Interview by Sara Regan
It’s been a long wait but we’re finally here. After a 2-year hiatus, the one and only Tove Lo has announced the release of her fifth studio album Dirt Femme.
The Grammy award nominated, multi-platinum selling artist has just released the first single on the album, 2 Die 4 along with the announcement of her return to Australia since headlining the Spotify Front Left Live event in Melbourne in 2018. To my shock and excitement, I was asked to have a chat with Tove Lo herself to deep dive into the influences, growth and excitement about these recent events.
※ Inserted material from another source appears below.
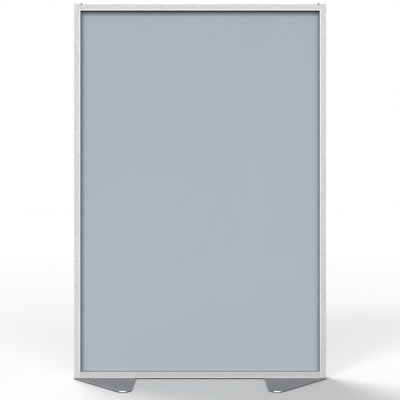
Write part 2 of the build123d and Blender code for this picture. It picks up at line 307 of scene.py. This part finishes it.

The exploration of femininity and Tove’s relationship with it in Dirt Femme was something that really caught my eye, as I asked how being a pansexual woman married to a straight man influenced her view on femininity and her sexuality. Tove talked about how she used to question if she would “still be in touch with my queerness in a straight marriage” but with her diverse group of friends, she feels safe from the very typical life living in “square houses on the hillside” allowing her to still be in touch with her sexuality even though she doesn’t actively practice it.
With this, Tove shared her gratitude for her accepting upbringing, however, she did have struggles finding her way through the industry. Tove recalled how she felt the need to use her ‘masculine side’ to get into the ‘boys club’ in order to be respected and known for her music. Dirt Femme highlights how she used to view her feminine traits as weaknesses, but with growth throughout the industry thanks to the likes of the Me Too movement, she noticed an immense change around her leading to communities “encouraging and highlighting more femininity”, sparking her reflection on how much she tried to push her feminine side away at the beginning of her career.
Dirt Femme is the cherry on top following her second album Ladywood where she felt was the time when she was “kicking and screaming out of” the toxic expectations of women in the industry. The backlash from her label said otherwise as they didn’t think the album was ‘commercial enough’, but this didn’t stop her from being true to herself. After all her years of battling expectations and toxic masculinity in the community around her, she respects “the game you have to play to become an artist at a certain level” but emphasises that “if you don’t keep true to yourself, you’ll end up very unhappy.”.
Her single 2 Die 4, is the sort of song to dance, scream and cry to. Tove felt that lyrically, the song reflects how so many friends around her were so low during the pandemic (despite Sweden’s much more relaxed lockdown rules versus Australia’s) as the living situation of the majority of her friends was being in small apartments alone in the big city, causing so much isolation. Tove remembers the force that this loneliness had on herself and her loved ones to crave social connection, to feel wanted and thought of in life, and missing that feeling as Tove describes “I wanna see you every day forever.”.
Now despite us all wanting to erase our memories of 2020/21, 2 Die 4 is a reminder of the gratitude we should have in knowing that we aren’t dealing with that pain again, and learning how important connection is in our lives.
During my pre-interview stalking, Tove previously described Dirt Femme as an expression of all your “Feelings, thoughts and questions, put together in under 50 minutes with no answers” so I asked her to elaborate on this, and boy did she deliver. Tove feels that everything you say today is seen as a statement that is recorded and written, but after so much time in the spotlight, she wants to remind everyone that not everything is an opinion. Dirt Femme expresses how Tove allows for change to happen with her opinions, how she navigates the world and the people around her, “I don’t like songs that tells me how I’m supposed to feel, I like songs where people can say ‘I feel that too’”.
She wants Dirt Femme to be an opportunity for listeners to take and leave what they need, listen to the music and feel whatever it is that you feel, “you can be crying, happy, fucking or driving really fast” it doesn’t matter, that’s for you to decide. I know that I’ll definitely be doing all of those things when Dirt Femme comes out.
Following the announcement of her tour down under, Tove didn’t forget to mention how excited she is to come back to Aussie shores and go surfing, drink coffee and most importantly, play shows, as Australia has a “special place in [Tove’s] heart”.